As warmer weather begins across Washington State, many along the Washington coast and on the state’s rivers and lakes are ready to enjoy weekends out on their boats. However, as the new boating season arrives, you should keep boating safety in mind. According to the US Coast Guard, there are an estimated 650 boating fatalities every year and 2,000 serious injuries.

Here are some of the most common boating accident injuries in Washington State:

•    Lacerations and amputations. Last summer we covered the story of an Ellensburg woman who lost her lower leg in a boating accident when she was ejected from the boat and came into contact with the boat’s propeller on the Columbia River. Boat capsizing accidents in which a boater is cut on the propeller or other sharp object are quite common.
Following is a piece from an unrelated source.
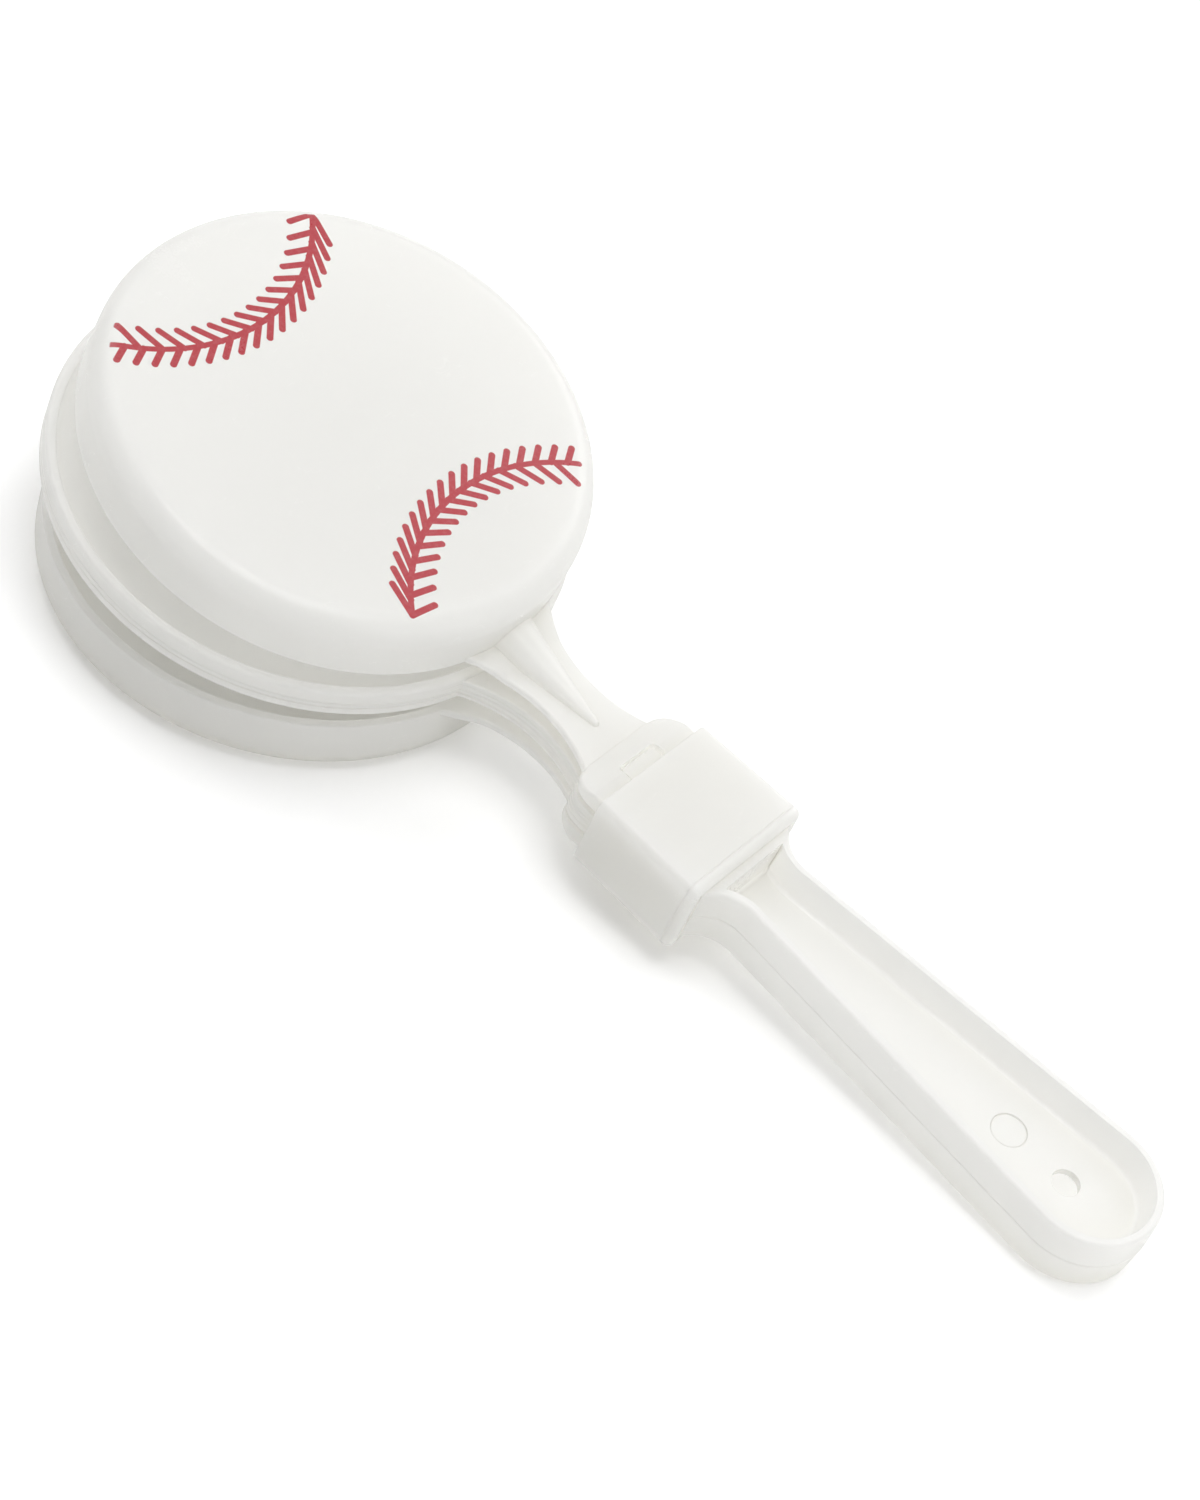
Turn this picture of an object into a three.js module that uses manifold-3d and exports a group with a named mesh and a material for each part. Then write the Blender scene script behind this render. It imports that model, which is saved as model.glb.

•    Head injuries. Last March, a young Taoma boy suffered a serious head injury when a boat collided with his kayak. When two boats collide, or when a single boat capsizes, a head injury can occur either when a boater comes into contact with a water vessel or with a rock or other object. Head injuries can be especially serious if a person is knocked unconscious and is not wearing a life vest.
•    Drowning. Even boaters who are skilled swimmers could drown during or after a boating accident in Washington State, especially if they are lacking the lifejackets required by law. Rough currents, swift waters, or head injuries can make swimming difficult for even the strongest swimmers.
•    Hypothermia. In chilly Washington waters, especially in the Atlantic, hypothermia can be a much larger danger than drowning. Even in cool waters, those who fall out of boats can start suffering from hypothermia within minutes. Just weeks ago, two men who capsized their kayak in Puget Sound suffered from hypothermia after being in the water for one hour.